TASK DETAILS: Begin with the line that contains "stone = stone_obelisk()" and end with the line that contains "# First come", transcribing exactly each line in that stretch and no other.

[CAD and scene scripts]
::::
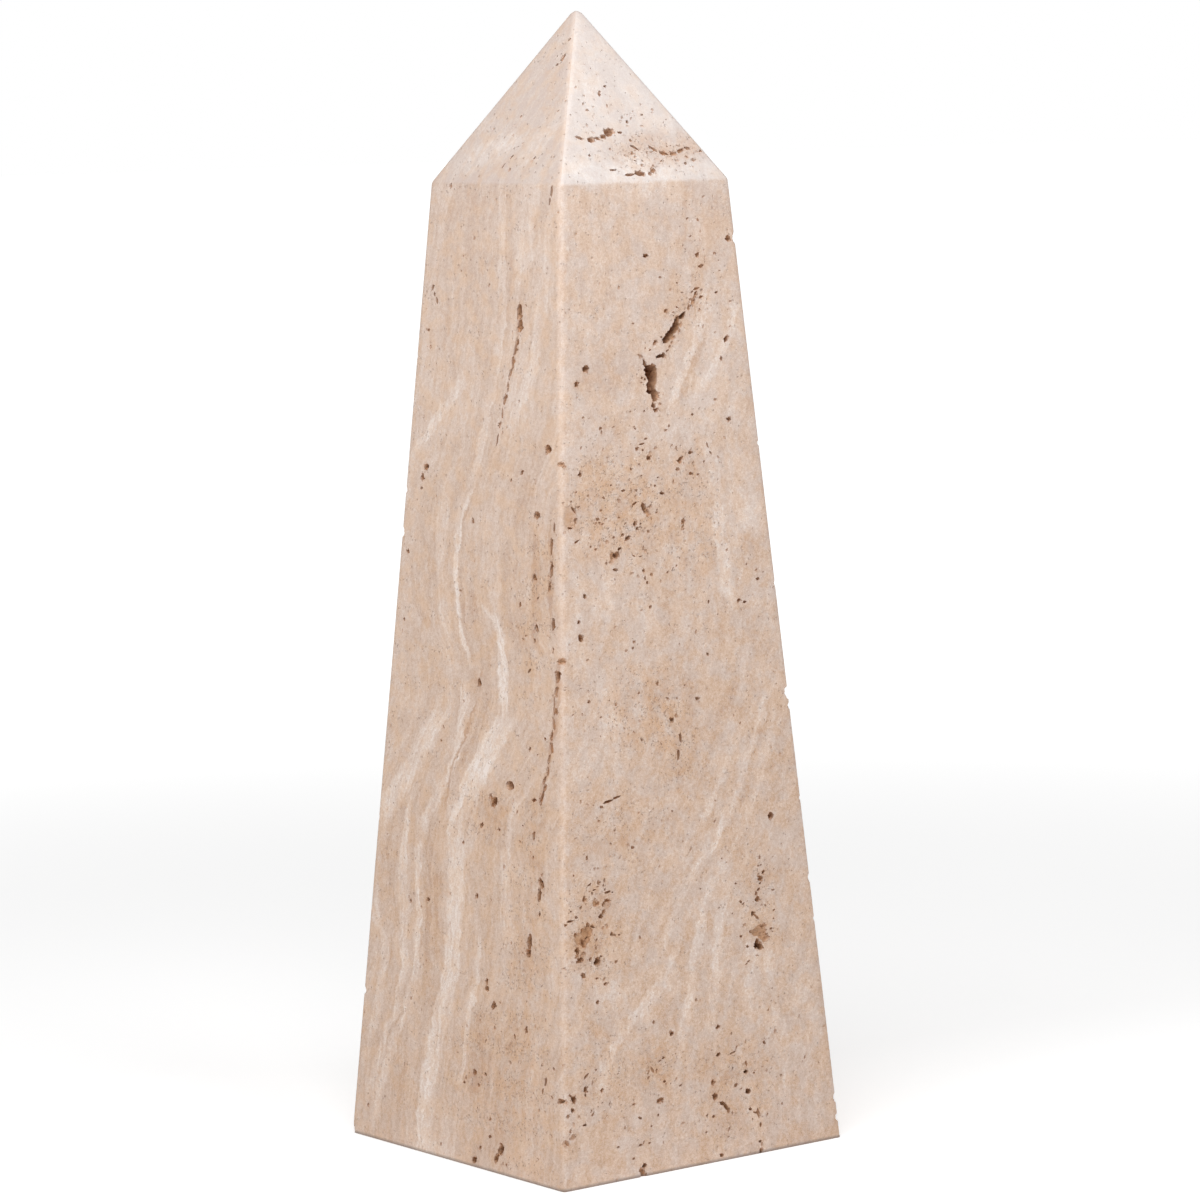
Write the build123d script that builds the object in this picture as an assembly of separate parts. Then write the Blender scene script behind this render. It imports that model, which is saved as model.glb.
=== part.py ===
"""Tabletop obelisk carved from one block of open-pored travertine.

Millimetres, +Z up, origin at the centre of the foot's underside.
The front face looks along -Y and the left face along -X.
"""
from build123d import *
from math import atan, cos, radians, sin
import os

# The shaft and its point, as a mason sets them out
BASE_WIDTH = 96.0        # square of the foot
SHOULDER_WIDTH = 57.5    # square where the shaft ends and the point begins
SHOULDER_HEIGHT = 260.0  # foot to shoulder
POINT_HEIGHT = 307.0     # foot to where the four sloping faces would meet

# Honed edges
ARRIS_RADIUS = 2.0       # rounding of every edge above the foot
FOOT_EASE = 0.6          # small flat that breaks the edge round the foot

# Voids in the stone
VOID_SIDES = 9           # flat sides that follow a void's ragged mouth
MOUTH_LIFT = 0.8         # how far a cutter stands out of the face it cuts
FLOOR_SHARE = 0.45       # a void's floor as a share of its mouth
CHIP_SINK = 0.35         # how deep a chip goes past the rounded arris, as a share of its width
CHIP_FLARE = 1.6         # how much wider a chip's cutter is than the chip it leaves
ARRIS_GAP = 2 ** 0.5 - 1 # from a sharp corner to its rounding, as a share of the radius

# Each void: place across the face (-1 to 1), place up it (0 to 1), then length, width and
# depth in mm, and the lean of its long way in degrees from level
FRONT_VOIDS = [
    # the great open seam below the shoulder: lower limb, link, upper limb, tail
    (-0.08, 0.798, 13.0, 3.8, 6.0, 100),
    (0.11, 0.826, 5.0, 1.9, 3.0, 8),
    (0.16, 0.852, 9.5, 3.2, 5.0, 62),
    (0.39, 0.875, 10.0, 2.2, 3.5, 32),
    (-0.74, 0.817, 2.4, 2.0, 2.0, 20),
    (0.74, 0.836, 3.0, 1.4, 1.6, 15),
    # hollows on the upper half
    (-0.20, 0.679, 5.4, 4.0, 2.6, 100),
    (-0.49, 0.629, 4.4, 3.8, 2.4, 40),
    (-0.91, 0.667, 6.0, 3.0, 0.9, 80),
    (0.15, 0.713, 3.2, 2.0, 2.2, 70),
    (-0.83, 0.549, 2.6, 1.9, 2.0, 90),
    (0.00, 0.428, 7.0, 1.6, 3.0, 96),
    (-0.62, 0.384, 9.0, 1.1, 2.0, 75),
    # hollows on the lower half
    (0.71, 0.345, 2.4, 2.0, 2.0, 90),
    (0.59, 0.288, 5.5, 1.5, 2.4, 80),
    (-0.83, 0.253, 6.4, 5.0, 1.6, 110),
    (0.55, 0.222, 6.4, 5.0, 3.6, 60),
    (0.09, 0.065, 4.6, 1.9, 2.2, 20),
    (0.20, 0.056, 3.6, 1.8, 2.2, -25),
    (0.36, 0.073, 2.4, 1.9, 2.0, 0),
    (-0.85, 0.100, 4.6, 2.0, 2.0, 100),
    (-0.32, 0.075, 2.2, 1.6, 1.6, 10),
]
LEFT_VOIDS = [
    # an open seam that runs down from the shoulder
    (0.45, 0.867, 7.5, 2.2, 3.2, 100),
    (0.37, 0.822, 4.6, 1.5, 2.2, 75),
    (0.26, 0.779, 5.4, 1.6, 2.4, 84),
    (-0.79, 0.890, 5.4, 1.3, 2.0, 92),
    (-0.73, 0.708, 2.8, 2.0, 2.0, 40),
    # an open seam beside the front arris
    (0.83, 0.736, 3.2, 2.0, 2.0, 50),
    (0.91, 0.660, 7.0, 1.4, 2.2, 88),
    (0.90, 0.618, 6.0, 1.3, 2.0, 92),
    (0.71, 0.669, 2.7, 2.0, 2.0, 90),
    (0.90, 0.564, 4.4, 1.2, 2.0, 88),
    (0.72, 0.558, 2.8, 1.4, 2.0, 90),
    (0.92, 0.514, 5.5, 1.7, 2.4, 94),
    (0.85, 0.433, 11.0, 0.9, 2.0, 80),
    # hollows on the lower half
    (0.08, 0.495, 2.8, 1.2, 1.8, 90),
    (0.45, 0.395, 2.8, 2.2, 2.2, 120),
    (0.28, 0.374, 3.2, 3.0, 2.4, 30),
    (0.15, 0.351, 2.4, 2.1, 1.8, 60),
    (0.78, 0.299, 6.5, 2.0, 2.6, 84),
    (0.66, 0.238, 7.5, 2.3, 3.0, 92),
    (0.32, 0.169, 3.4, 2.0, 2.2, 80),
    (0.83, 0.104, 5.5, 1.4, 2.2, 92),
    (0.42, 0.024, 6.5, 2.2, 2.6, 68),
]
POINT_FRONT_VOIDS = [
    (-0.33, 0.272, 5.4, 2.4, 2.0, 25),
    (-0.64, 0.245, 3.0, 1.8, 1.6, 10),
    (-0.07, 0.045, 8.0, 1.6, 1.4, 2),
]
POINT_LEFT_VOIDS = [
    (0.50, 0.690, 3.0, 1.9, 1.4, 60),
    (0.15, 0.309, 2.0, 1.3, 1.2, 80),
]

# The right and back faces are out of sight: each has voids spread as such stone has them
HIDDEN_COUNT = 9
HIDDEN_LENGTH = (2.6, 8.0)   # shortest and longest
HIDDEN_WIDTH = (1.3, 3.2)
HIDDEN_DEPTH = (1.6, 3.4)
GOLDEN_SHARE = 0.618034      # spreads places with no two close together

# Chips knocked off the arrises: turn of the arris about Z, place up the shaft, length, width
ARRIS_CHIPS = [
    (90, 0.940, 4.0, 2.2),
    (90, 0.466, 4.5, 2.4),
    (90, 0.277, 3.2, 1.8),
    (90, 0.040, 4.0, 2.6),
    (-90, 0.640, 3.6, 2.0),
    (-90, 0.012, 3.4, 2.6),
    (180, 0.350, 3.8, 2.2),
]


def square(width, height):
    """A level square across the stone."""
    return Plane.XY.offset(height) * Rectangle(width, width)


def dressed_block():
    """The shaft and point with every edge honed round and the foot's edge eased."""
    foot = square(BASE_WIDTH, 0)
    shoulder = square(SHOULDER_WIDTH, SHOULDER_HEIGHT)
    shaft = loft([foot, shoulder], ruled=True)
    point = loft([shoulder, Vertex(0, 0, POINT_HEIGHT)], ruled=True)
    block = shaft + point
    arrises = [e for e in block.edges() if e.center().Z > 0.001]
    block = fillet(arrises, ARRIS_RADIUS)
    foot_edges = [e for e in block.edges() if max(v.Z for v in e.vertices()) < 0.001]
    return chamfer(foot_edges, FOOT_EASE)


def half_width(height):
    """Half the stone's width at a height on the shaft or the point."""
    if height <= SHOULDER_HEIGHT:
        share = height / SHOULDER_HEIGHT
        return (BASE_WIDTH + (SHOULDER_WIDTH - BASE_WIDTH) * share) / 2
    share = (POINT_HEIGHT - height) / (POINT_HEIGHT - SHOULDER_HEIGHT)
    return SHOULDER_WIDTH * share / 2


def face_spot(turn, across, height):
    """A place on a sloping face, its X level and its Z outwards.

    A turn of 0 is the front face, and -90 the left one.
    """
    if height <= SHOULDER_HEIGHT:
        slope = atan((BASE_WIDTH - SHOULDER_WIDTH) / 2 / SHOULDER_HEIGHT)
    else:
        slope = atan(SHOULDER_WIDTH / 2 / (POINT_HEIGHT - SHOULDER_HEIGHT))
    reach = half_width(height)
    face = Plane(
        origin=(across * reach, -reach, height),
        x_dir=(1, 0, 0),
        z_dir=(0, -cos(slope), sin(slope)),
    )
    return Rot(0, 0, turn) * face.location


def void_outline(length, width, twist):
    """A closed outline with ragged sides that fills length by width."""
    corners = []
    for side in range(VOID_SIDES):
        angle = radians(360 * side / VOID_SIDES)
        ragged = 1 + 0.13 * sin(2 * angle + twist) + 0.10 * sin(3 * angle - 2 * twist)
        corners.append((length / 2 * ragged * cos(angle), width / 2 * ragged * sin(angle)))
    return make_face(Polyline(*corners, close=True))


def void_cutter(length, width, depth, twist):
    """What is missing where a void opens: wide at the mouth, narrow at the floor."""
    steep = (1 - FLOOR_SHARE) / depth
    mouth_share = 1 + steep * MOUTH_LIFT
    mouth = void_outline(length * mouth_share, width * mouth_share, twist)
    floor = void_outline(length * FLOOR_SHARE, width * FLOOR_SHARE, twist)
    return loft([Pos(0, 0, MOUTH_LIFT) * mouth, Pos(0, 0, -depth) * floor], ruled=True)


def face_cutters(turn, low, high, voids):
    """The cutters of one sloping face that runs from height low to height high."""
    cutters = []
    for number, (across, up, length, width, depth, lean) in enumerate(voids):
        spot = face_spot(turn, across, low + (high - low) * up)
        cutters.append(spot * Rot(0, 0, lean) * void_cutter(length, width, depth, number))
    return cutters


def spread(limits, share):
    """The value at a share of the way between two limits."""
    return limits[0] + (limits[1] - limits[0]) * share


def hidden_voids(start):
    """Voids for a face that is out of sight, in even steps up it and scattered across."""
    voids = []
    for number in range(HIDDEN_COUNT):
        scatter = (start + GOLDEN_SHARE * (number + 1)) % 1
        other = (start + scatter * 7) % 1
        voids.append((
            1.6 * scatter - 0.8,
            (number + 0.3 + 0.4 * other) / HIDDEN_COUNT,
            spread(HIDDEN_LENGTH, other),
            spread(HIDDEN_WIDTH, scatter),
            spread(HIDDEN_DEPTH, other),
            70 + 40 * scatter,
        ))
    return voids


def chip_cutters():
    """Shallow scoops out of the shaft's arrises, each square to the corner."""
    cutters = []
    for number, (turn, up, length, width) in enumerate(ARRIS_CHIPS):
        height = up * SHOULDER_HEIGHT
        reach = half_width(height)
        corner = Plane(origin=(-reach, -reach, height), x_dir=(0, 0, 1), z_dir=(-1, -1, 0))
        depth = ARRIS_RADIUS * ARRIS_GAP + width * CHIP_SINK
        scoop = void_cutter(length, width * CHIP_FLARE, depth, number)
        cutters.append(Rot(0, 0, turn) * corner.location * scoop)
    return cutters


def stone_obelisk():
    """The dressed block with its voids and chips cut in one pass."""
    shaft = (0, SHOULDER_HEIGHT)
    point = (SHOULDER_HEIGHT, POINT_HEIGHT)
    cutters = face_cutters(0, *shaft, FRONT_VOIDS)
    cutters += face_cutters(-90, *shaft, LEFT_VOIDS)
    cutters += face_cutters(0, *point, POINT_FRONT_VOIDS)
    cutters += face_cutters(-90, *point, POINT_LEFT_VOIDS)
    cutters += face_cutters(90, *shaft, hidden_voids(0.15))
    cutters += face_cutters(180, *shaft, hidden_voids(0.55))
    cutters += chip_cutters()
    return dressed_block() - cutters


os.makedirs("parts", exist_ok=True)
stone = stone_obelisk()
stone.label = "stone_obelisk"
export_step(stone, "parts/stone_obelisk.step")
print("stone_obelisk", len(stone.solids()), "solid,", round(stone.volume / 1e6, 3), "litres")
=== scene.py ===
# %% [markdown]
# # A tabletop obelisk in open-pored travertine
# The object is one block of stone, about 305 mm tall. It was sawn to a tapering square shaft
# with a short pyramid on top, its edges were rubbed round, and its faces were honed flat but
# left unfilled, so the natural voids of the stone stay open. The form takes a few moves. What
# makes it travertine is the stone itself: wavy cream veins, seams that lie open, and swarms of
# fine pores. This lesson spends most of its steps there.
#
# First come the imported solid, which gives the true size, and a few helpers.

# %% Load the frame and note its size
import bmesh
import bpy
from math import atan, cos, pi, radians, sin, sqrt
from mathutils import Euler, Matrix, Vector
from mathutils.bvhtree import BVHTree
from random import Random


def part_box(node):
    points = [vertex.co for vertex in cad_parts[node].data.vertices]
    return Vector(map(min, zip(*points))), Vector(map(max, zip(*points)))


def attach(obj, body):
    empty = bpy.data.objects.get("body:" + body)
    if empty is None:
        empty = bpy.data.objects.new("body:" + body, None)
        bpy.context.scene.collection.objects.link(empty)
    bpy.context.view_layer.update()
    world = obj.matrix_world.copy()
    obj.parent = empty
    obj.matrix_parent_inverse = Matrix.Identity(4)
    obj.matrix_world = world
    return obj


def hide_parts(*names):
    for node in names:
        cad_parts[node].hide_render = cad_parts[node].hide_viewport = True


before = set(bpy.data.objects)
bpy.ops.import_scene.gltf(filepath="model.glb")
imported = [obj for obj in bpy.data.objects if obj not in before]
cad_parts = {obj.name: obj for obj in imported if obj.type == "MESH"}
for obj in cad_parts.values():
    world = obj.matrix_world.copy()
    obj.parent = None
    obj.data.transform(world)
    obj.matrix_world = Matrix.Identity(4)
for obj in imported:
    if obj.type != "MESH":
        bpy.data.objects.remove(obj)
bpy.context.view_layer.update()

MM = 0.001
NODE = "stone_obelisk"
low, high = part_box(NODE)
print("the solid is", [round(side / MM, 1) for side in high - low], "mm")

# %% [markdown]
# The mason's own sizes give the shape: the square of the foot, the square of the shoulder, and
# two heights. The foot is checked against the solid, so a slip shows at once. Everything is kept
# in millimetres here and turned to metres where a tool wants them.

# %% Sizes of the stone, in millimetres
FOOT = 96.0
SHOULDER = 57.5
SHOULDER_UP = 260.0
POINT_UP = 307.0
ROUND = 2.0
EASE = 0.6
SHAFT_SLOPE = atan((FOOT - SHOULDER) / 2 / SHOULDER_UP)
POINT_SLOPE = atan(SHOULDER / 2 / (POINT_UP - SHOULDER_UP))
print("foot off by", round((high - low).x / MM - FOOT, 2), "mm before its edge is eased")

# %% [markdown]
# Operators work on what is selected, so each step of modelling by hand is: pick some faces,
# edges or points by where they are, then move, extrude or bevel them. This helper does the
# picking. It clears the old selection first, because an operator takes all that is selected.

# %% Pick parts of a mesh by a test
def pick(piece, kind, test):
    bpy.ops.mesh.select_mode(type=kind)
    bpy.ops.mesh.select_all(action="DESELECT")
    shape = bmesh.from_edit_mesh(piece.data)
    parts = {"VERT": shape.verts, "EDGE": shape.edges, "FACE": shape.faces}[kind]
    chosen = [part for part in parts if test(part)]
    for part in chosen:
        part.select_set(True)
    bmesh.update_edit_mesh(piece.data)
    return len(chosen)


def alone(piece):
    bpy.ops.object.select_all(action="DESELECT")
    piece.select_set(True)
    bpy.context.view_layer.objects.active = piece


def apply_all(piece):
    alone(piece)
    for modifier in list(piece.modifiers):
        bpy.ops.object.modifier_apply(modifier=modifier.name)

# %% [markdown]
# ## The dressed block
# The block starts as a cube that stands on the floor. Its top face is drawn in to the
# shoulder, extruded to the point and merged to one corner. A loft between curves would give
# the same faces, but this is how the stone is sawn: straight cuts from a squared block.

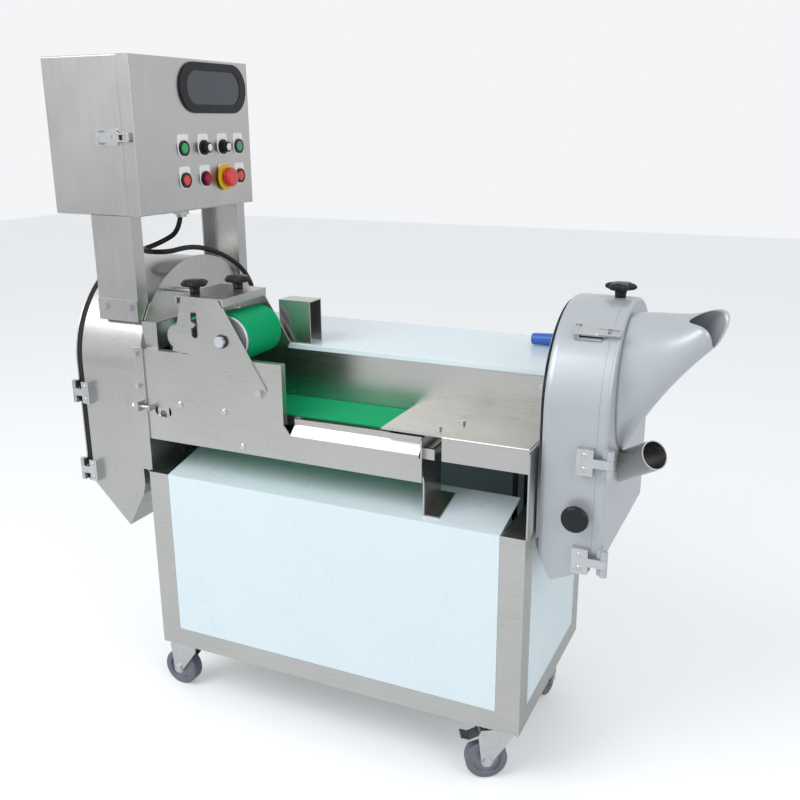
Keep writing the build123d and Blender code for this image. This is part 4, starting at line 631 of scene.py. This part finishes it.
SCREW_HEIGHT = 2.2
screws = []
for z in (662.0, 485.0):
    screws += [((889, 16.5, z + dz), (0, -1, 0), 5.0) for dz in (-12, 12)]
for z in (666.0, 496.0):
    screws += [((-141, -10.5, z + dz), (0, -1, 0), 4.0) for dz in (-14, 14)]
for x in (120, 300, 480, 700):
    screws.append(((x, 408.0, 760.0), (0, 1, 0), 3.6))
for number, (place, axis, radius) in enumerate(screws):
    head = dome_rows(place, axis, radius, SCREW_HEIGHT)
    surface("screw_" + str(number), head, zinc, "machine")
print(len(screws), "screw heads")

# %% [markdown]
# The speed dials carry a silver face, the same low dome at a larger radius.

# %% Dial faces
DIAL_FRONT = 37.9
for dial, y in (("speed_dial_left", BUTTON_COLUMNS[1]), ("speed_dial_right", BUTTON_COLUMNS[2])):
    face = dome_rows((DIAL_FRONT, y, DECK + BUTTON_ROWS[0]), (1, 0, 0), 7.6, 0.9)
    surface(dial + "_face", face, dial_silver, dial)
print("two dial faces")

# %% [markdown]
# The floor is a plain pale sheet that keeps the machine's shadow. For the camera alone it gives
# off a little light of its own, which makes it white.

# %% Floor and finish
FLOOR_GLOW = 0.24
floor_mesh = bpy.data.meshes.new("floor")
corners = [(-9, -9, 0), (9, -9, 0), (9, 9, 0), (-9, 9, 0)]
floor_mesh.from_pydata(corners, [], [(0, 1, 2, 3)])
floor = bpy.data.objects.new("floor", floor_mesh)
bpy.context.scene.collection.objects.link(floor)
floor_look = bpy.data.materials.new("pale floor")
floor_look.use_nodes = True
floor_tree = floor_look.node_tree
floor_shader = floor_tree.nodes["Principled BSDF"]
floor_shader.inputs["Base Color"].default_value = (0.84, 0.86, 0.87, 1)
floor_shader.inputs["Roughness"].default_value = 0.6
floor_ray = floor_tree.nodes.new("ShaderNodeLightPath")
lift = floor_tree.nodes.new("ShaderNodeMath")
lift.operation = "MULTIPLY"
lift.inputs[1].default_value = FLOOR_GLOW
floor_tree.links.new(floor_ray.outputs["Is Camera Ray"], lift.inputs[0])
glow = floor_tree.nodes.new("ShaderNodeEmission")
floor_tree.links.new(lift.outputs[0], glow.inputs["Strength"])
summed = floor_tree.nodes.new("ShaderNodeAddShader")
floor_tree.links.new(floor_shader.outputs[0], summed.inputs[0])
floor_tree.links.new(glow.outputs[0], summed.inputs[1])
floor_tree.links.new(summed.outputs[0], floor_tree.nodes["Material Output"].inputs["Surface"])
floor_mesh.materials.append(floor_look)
::::
EXERCISE RESPONSE:
stone = stone_obelisk()
stone.label = "stone_obelisk"
export_step(stone, "parts/stone_obelisk.step")
print("stone_obelisk", len(stone.solids()), "solid,", round(stone.volume / 1e6, 3), "litres")
=== scene.py ===
# %% [markdown]
# # A tabletop obelisk in open-pored travertine
# The object is one block of stone, about 305 mm tall. It was sawn to a tapering square shaft
# with a short pyramid on top, its edges were rubbed round, and its faces were honed flat but
# left unfilled, so the natural voids of the stone stay open. The form takes a few moves. What
# makes it travertine is the stone itself: wavy cream veins, seams that lie open, and swarms of
# fine pores. This lesson spends most of its steps there.
#
# First come the imported solid, which gives the true size, and a few helpers.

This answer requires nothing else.